E così, mentre camminavo tra quegli stand maestosi, circondato da una nuova generazione di appassionati, ho sentito crescere in me una nuova consapevolezza: il tempo vola, i sogni cambiano e anche il modo di vivere la passione per i videogiochi si evolve. Ma soprattutto, mi ha fatto comprendere che, anche se il ragazzino degli anni '90 dentro di me non è mai davvero cresciuto del tutto, il mondo intorno a lui lo ha fatto.

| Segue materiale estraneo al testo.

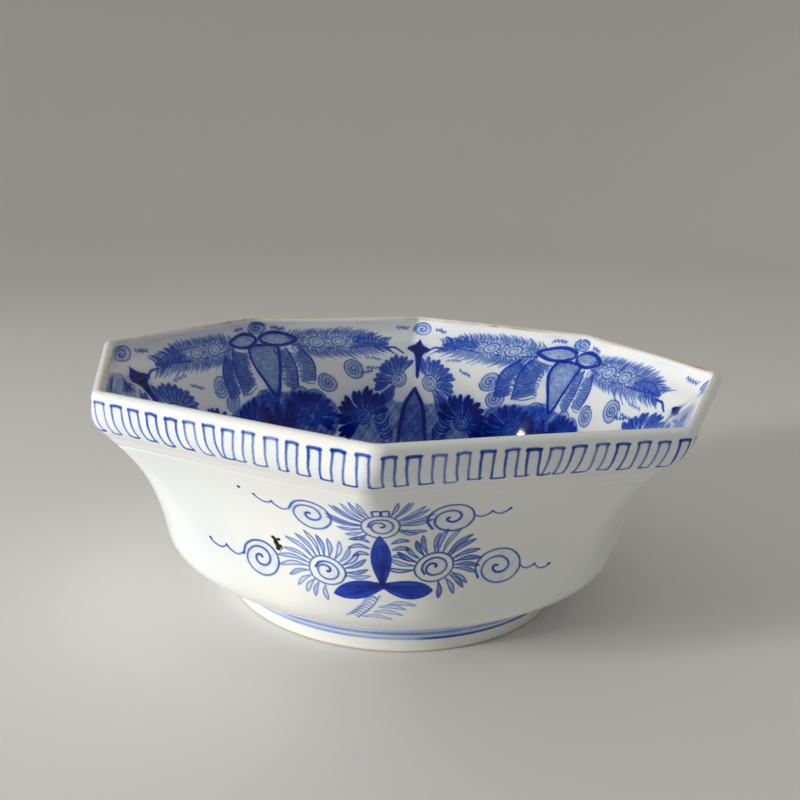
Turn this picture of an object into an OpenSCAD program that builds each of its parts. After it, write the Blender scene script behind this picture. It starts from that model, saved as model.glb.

Oggi la vera sfida non è solo restare al passo con i nuovi titoli o le nuove tecnologie, ma accettare il cambiamento e tenere viva la magia, appunto, in altri modi.

E quali sono, questi modi? Dovete cercarli dentro di voi. E io? Be', sono rimasto ammaliato dalle gigantesche statue. Le guardavo come un anziano in un cantiere e mi chiedevo come avessero fatto a montare quell'enorme gatto dello stand di Krafton che calava dal cielo.

Per non parlare poi della gioia di vedere tutti i meravigliosi cosplayer (ne ho fotografato qualcuno nella galleria in basso) e di guardare molti di loro divertirsi nella hall dedicata ai giochi di carte, un bellissimo teatro dove poter condividere mazzi e strategie con i giocatori provenienti da tutto il mondo. È davvero bello vedere così vivo l'universo nerd, nonostante io non ne faccia del tutto parte, poiché legato ormai solo ai videogiochi.

Sì, ormai sono un videogiocatore "vecchio": adoro videogiocare, ma sempre più in silenzio. Forse essere "vecchi" significa semplicemente riconoscere il valore del passato mentre si impara ad abbracciare il presente.

Sì, voglio raccontarmela così. E in questo, la Gamescom è stata una lezione che non dimenticherò mai. Lunga vita a Gamescom!